Quatrième niveau, allons plus loin encore. Mis à part cette réflexion ciselée et lucide sur la mémoire et l'oubli, ce qui forme nos souvenirs, une évocation de ceux-ci à travers les sensations. Le corps, vaste programme, enregistreur permanent de la vie qui nous traverse. Le goût des pommes, l'odeur des confitures, le bruit des pas dans l'escalier qui grince, la caresse de l'eau sur la peau, tout ici est souvenir sensoriel, lien permanent avec le corps, le regard, les sons, le toucher, le bruissement des feuilles dans le vent et le goût des larmes, salées. Poésie corporelle, anatomie poétique, et vice versa. En tout cas, c'est du grand art.

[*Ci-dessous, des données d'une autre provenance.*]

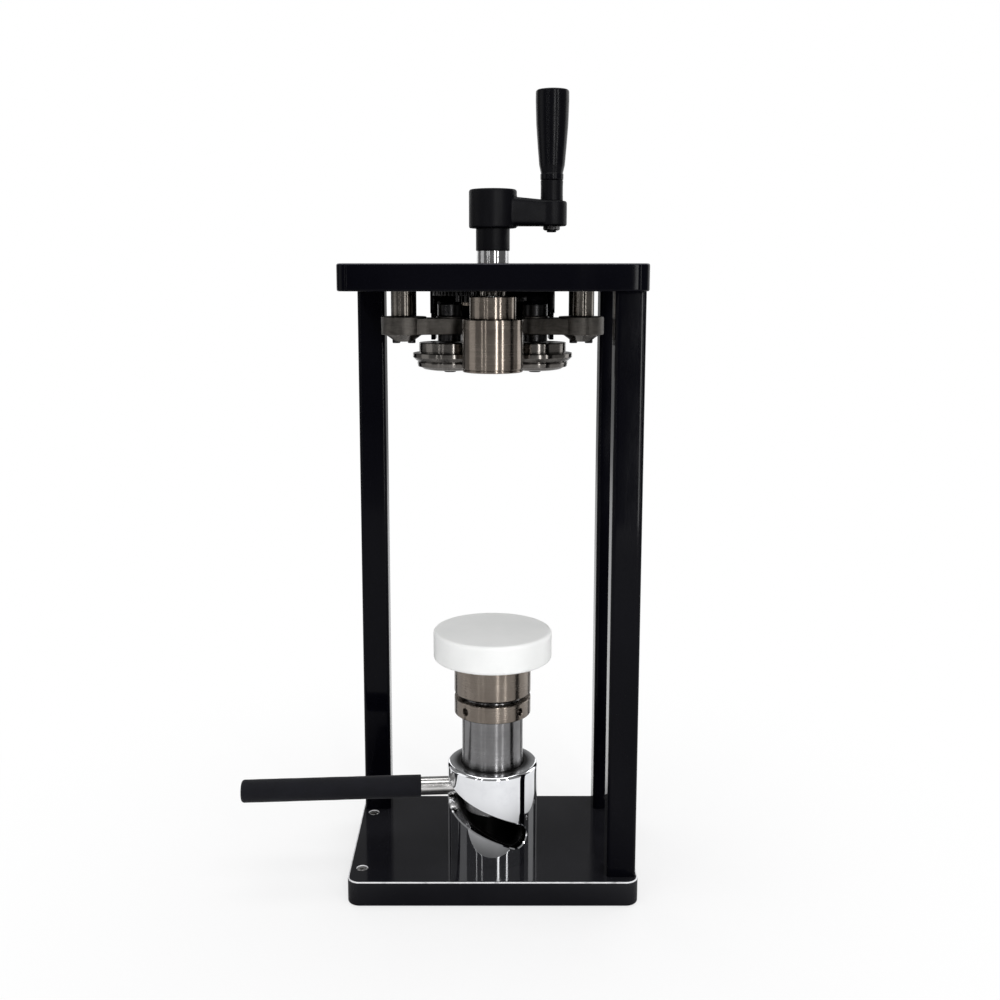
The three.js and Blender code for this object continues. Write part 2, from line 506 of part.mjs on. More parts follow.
/** One seaming station. The right one is the left one's mirror image in X. */
function buildStation(side, sign) {
  const pivot = [sign * PIVOT.x, PIVOT.y];
  const roller = [sign * ROLLER.x, ROLLER.y];
  const tip = [sign * ARM.tip[0], ARM.tip[1]];
  const { bottom, top, boss, rollerBoss, tipBoss } = ARM;
  const hole = (radius, [x, y], from = bottom - 1) =>
    cylinder(radius + GAP, from, top + 1, COARSE).translate(x, y, 0);
  const { screwReach } = PIVOT_CAP;
  const screwPlaces = [-screwReach, screwReach].map((reach) => [pivot[0] + reach, pivot[1]]);
  const screwEnd = PIVOT_CAP.seat + CAP_SCREW_M4.length;
  const capScrewHoles = screwPlaces.map(([x, y]) =>
    cylinder(CAP_SCREW_M4.shank + GAP, PIVOT_CAP.bottom - 1, screwEnd + 1, COARSE).translate(x, y, 0));
  const headPockets = screwPlaces.map(([x, y]) =>
    cylinder(CAP_SCREW_M4.head + GAP, PIVOT_CAP.bottom - 1, PIVOT_CAP.seat, COARSE).translate(x, y, 0));

  const arm = join(
    cylinder(boss, bottom, top).translate(...pivot, 0),
    link(pivot, boss - 4, roller, rollerBoss - 1, bottom, top),
    cylinder(rollerBoss, bottom, top).translate(...roller, 0),
    link(roller, rollerBoss - 4, tip, tipBoss - 1, bottom, top),
    cylinder(tipBoss, bottom, top, COARSE).translate(...tip, 0),
  );
  const armCuts = [
    hole(PIVOT.axle, pivot, PIVOT.axleBottom - GAP), hole(ROLLER_AXLE.shank, roller),
    hole(FOLLOWER.stem, tip, FOLLOWER.bottom - GAP),
  ];
  piece(`seaming_arm_${side}`, cut(arm, ...armCuts, ...capScrewHoles), DARK_STEEL);

  piece(`pivot_post_${side}`, turned([
    [0, PIVOT.axleBottom], [PIVOT.axle, PIVOT.axleBottom], [PIVOT.axle, PIVOT.postBottom],
    [PIVOT.post, PIVOT.postBottom], [PIVOT.post, PLATE_UNDER], [0, PLATE_UNDER],
  ]), STEEL, [...pivot, 0]);
  const cap = turned([
    [0, PIVOT_CAP.bottom], [PIVOT_CAP.lower, PIVOT_CAP.bottom], [PIVOT_CAP.upper, bottom], [0, bottom],
  ]).translate(...pivot, 0);
  piece(`pivot_cap_${side}`, cut(cap, ...capScrewHoles, ...headPockets), DARK_STEEL);
  ['outer', 'inner'].forEach((where, index) => {
    const place = screwPlaces[sign < 0 ? index : 1 - index];
    const screw = capScrew(CAP_SCREW_M4).rotateX(Math.PI);
    piece(`pivot_cap_screw_${side}_${where}`, screw, BLACK_OXIDE, [...place, PIVOT_CAP.seat]);
  });
  piece(`cam_follower_${side}`, turned([
    [0, FOLLOWER.bottom], [FOLLOWER.stem, FOLLOWER.bottom], [FOLLOWER.stem, FOLLOWER.shoulder],
    [FOLLOWER.radius, FOLLOWER.shoulder], [FOLLOWER.radius, FOLLOWER.top], [0, FOLLOWER.top],
  ], COARSE), STEEL, [...tip, 0]);

  const { shank, head, spacer, spacerBottom } = ROLLER_AXLE;
  piece(`roller_axle_${side}`, turned([
    [0, ROLLER_AXLE.bottom], [head, ROLLER_AXLE.bottom], [head, ROLLER.bottom - GAP],
    [shank, ROLLER.bottom - GAP],
    [shank, spacerBottom], [spacer, spacerBottom], [spacer, bottom], [shank, bottom],
    [shank, ROLLER_AXLE.top], [0, ROLLER_AXLE.top],
  ], COARSE), BLACK_OXIDE, [...roller, 0]);
  const nut = tube(ROLLER_NUT.radius, shank + GAP, top, ROLLER_NUT.top);
  piece(`roller_nut_${side}`, nut, BLACK_OXIDE, [...roller, 0]);
  piece(`seaming_roller_${side}`, rollerGeometry(), DARK_STEEL, [...roller, 0]);
}

// ---------------------------------------------------------------- lift

function buildLift() {
  const { radius, bottom, top, shoulder, shoulderTop, spigot, spigotTop } = LIFT;
  const leverTurn = THREE.MathUtils.degToRad(LEVER.azimuth);
  const shaft = turned([
    [0, bottom], [radius - 1, bottom], [radius, bottom + 1], [radius, top], [shoulder, top],
    [shoulder, shoulderTop], [spigot, shoulderTop], [spigot, spigotTop], [0, spigotTop],
  ], FINE);
  const rodHole = bar(LEVER.rod + GAP, LEVER.rodStart - GAP, radius + 3);
  rodHole.rotateZ(leverTurn).translate(0, 0, LEVER.height);
  piece('lift_shaft', cut(shaft, rodHole), STEEL);

  const lever = new THREE.Group();
  lever.position.z = LEVER.height;
  lever.rotation.z = leverTurn;
  machine.add(lever);
  piece('lever_rod', bar(LEVER.rod, LEVER.rodStart, LEVER.rodEnd), BRIGHT_STEEL, [0, 0, 0], lever);
  const { start, end, boreEnd } = LEVER_GRIP;
  piece('lever_grip', turned([
    [LEVER.rod + GAP, start], [LEVER_GRIP.radius, start], [LEVER_GRIP.radius, end - 4],
    [LEVER_GRIP.radius - 1.5, end - 1.2], [LEVER_GRIP.radius - 4.5, end], [0, end], [0, boreEnd],
    [LEVER.rod + GAP, boreEnd], [LEVER.rod + GAP, start],
  ]).rotateY(Math.PI / 2), RUBBER, [0, 0, 0], lever);

  const { bottom: ringBottom, top: ringTop, radius: ringRadius, ease } = LOCK_RING;
  const ring = turned([
    [radius + GAP, ringBottom], [ringRadius - ease, ringBottom], [ringRadius, ringBottom + ease],
    [ringRadius, ringTop - ease], [ringRadius - ease, ringTop], [radius + GAP, ringTop],
    [radius + GAP, ringBottom],
  ], FINE);
  const tommyHoles = Array.from({ length: LOCK_RING.holes }, (_, index) =>
    bar(LOCK_RING.hole, radius - 2, ringRadius + 2, COARSE)
      .rotateZ(Math.PI / 4 + index * Math.PI / 2).translate(0, 0, (ringBottom + ringTop) / 2));
  piece('lock_ring', cut(ring, ...tommyHoles), STEEL);

  const bearing = tube(CUP.cavity - GAP, spigot + GAP, shoulderTop, CUP.cavityTop - GAP);
  piece('turntable_bearing', bearing, BRIGHT_STEEL);
  piece('turntable_cup', turned([
    [CUP.cavity, CUP.bottom], [CUP.radius - CUP.ease, CUP.bottom], [CUP.radius, CUP.bottom + CUP.ease],
    [CUP.radius, CUP.top],
    [CUP.spigot, CUP.top], [CUP.spigot, CUP.top + CUP.spigotTall], [0, CUP.top + CUP.spigotTall],
    [0, CUP.cavityTop], [CUP.cavity, CUP.cavityTop], [CUP.cavity, CUP.bottom],
  ], FINE), STEEL);
  const recessTop = DISC.bottom + CUP.spigotTall + GAP;
  piece('platform_disc', turned([
    [0, recessTop], [CUP.spigot + GAP, recessTop], [CUP.spigot + GAP, DISC.bottom],
    [DISC.radius - DISC.edge, DISC.bottom], [DISC.radius, DISC.bottom + DISC.edge],
    [DISC.radius, DISC.top - DISC.edge], [DISC.radius - DISC.edge, DISC.top], [0, DISC.top],
  ], FINE), NYLON);
}

// ---------------------------------------------------------------- assembly

buildFrame();
buildHousing();
buildSpindle();
buildCrank();
buildGearTrain();
buildStation('left', -1);
buildStation('right', 1);
buildLift();

export default machine;
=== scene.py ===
"""Studio model of a hand-cranked can seamer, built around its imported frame.

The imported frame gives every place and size. Each turned, milled, moulded or geared piece is made again here
as a fine surface that replaces its plain solid, and each finish is worked out from nodes. Lengths inside this
script are in millimetres and become metres when a mesh is made.
"""
import json
import logging
import math
from collections.abc import Callable, Sequence
from dataclasses import dataclass, replace
from enum import Enum

import bmesh
import bpy
import numpy as np
from mathutils import Euler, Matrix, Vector

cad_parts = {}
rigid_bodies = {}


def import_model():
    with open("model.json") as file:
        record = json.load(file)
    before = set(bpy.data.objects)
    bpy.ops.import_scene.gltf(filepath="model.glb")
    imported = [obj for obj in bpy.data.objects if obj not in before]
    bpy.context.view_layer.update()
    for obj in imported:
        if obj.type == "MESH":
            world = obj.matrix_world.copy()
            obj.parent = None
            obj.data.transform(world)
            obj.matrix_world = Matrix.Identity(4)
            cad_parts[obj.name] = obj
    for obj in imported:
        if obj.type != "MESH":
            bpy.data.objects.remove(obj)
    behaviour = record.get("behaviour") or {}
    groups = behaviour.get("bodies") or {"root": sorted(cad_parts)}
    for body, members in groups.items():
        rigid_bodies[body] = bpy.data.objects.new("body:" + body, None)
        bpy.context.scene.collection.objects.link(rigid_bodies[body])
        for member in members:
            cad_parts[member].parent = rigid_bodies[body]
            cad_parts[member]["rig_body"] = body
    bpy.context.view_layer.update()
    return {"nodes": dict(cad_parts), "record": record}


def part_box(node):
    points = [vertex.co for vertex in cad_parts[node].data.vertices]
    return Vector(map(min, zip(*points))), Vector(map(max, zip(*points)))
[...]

Cinquième niveau, tout le monde descend. Un livre à conseiller pour la qualité de son écriture, simple mais comme nous l'avons vu à lire selon plusieurs niveaux, chacun choisira le sien, chacun prendra ce qui lui convient et occultera le reste. Il en est de l'interprétation des lectures comme de celle des souvenirs...
Petite conclusion personnelle: comme le disait un certain chaman, "les gens et les choses qui croisent ton chemin ne viennent pas par hasard". Parfois, je me plais à penser qu'il en est de même pour les livres.